Panoptic overview of morphotropic phase boundary in improving ferroelectric properties of Gd doped bismuth ferrite

Bismuth ferrite has the benefit of being a room-temperature multiferroic material; however, it encounters a significant hurdle in the form of leakage current, which hinders its practical application. In this study, we employed Gd doping (up to 10 %) to improve the ferroelectric properties of bismuth ferrite. In addition to lattice distortion leading to phase transitions, Gd doping reduces the average crystallite size because of its smaller ionic radius. The difference in electronegativity between Bi and Gd improves the internal electric field, which is vital for enhancing spontaneous polarisation. At 8 % Gd, a mixed phase of rhombohedral (82 %) and orthorhombic (18 %) phase was observed, which was not seen in lower doping concentrations, indicating the onset of phase transition at this doping concentration. A combination of space charge limited conduction (SCLC) (up to 4 V) and Poole–Frankel (PF) conduction (above 4 V) mechanism was observed in the 8 % Gd doped film.
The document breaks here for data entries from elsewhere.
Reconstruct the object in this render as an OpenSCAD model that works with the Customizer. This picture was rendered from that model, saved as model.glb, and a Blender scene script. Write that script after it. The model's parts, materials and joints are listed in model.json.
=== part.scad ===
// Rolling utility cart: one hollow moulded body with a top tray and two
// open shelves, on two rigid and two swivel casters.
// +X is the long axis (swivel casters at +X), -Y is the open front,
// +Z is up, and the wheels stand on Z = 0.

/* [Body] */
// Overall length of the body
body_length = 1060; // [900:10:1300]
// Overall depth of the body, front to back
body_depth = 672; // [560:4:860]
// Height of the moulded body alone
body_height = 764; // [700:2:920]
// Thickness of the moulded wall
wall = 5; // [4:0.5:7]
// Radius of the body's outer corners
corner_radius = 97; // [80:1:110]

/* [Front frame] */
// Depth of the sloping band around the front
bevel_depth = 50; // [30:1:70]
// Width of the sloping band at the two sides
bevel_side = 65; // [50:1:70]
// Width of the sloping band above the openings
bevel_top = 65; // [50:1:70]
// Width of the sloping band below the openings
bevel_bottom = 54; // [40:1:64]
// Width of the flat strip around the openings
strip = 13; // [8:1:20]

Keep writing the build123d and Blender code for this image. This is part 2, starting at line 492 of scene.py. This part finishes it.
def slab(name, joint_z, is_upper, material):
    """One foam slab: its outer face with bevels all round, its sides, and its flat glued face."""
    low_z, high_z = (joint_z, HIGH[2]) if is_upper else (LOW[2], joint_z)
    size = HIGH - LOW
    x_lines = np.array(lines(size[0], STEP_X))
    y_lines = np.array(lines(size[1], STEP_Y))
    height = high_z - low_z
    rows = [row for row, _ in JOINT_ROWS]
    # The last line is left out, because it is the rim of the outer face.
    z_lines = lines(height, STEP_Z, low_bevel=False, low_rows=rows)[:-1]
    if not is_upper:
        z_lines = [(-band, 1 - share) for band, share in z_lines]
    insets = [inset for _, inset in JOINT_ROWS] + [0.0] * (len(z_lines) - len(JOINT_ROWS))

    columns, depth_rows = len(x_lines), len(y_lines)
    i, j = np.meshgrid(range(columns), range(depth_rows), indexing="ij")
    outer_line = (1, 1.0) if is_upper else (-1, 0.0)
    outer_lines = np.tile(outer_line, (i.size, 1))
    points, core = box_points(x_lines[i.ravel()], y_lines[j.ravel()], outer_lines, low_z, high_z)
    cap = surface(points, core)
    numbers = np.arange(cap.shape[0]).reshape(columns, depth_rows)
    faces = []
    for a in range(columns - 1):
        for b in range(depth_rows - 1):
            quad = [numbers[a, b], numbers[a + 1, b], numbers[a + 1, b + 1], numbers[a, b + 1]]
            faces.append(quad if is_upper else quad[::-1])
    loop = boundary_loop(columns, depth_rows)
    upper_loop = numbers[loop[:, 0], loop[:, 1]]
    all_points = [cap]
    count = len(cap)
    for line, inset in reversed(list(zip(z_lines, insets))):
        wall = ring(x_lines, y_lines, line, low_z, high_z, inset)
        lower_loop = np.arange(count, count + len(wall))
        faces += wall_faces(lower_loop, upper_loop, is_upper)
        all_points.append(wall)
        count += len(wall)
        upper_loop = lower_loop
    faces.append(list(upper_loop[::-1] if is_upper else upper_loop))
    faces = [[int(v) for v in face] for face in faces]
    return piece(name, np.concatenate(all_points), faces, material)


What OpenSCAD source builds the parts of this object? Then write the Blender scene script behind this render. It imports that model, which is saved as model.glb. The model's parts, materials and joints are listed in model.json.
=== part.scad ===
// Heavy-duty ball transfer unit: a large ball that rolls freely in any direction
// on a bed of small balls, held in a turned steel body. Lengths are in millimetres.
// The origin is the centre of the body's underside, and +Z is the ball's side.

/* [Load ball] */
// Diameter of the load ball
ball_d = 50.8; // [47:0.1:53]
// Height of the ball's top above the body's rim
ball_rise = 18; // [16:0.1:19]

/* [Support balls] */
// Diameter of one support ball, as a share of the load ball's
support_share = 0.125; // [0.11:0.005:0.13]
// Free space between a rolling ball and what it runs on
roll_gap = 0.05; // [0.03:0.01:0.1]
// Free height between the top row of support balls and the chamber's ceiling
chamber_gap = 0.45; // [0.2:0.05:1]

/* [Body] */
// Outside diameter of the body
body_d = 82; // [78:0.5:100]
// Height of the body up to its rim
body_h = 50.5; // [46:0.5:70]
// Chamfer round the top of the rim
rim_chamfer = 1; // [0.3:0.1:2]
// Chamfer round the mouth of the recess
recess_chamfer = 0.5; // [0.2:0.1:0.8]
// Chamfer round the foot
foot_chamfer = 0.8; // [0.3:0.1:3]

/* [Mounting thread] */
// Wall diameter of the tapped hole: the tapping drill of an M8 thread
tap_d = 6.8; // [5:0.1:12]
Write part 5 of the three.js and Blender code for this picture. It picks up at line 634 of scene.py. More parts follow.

A noticeable enhancement of the ferroelectric properties was observed with the 8 % Gd-doped film, which exhibited superior remnant polarisation (19 μC/cm²) and saturation of polarisation with leakage current around 1.6 nA in comparison with other doping concentrations. This study demonstrates the potential of leveraging the morphotropic phase boundary to improve the ferroelectric properties of Gd-doped BFO while simultaneously offering prospects for enhancing the magnetic properties owing to the inherent magnetic properties of Gd.